Amin Hadi (Johannesburg, South Africa)
China’s economic slowdown has had a tremendously negative effect on the health of the world economy. What is much less known is that the sharp fall in commodity prices since 2014 is also correlated with the slumbering performance of the Chinese economy. This fact has had severe consequences for many commodity-dependent countries, many of which are emerging or developing economies.
Economists point out that there is a clear correlation between Chinese GDP growth and commodity prices. For example, at the beginning of the millennium, while Chinese growth was accelerating, commodity prices were rising as well. In contrast, the growth of the world’s most populous economy has since 2011 slowed down while energy prices have fallen by 70 percent, metals prices by 50 percent and agricultural commodity prices by 35 percent.
Although some analysts suggest that China’s economic slowdown is a key driver behind the collapse in commodity prices, new research suggests that we need to look at the bigger picture to really get a good understanding of the recent developments in the global markets. While China is certainly a major consumer of coals, metals and pork, with about a half of the global consumption, in other commodities, it lags behind. For example, it counts for less than 20 percent of the world consumption of sugar, poultry, wheat or beef. Interestingly, oil and natural gas, which are the commodities whose prices have plummeted the most, play only a minor role when it comes to their imports to China.
Moreover, a substantial part of the commodities China imports is subsequently used in the production of goods that will be later exported to other countries. Therefore, if commodities that are used for the export-manufactured goods were subtracted from China’s overall commodity consumption, China’s impact on the commodity markets would be reduced. Nevertheless, despite the fact that the growth of the Chinese economy has slowed down, China’s commodity consumption is still much higher than that of other major economies. As a result, China’s share in global commodity consumption has been on the rise. Needless to say that China’s “slower” growth still means a rate of more than 6 percent.
Putting the numbers aside, China’s economy is first and foremost undergoing a shift towards a more consumption-driven growth. This means that demand for energy and metals will likely slow down but demand for food and other agricultural commodities and products will grow. Therefore, commodity exporters should not be overly concerned about the impact of China’s changing economy on the markets especially if its growth rate is to go down even further.

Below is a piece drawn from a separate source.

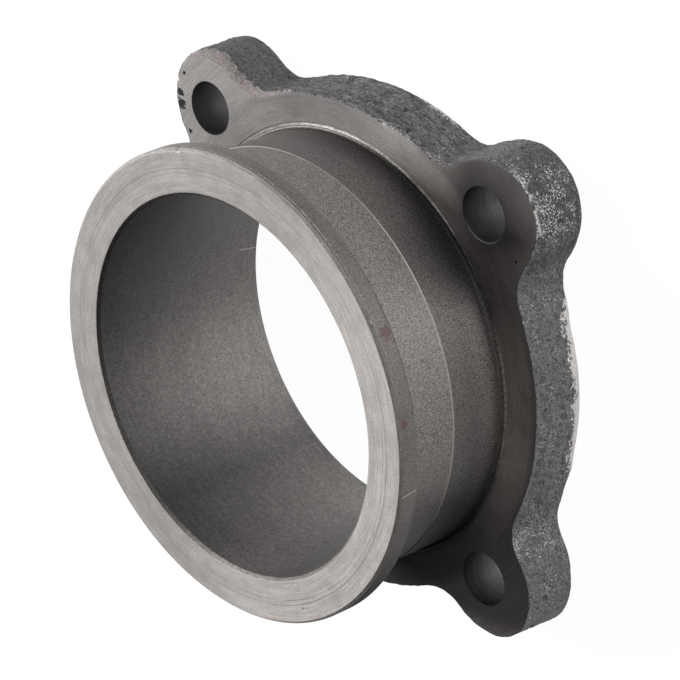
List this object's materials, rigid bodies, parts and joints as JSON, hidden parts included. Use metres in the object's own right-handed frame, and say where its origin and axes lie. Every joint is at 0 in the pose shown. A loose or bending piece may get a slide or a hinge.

However, it is important to keep in mind that although China is an Asian economic giant, there are other Asian economies that are getting increasingly important when it comes to both regional and global influence on the markets. India’s and Indonesia’s growth rates are expected to accelerate in the coming years and growth in their commodity demand will only begin to accelerate accordingly. If the growth rate of economies such as India or Indonesia will continue rising over next 10-15 years, it will bring about a commodity demand similar to that of China’s growth halcyon days. This will also mean that the pool of commodity influencers will increase, which will inevitably lead to new dynamics in the commodity markets.
For the time being, it is only fair to say that China’s influence on commodity markets is tangible. However, it is not fair to say that China is the only one to blame for the massive drop in commodity prices worldwide. Still, given the ongoing re-structuring of Chinese economy and the rising economies of other Asian countries, the future of the world’s commodity markets seems to be a bit more complex and multipolar.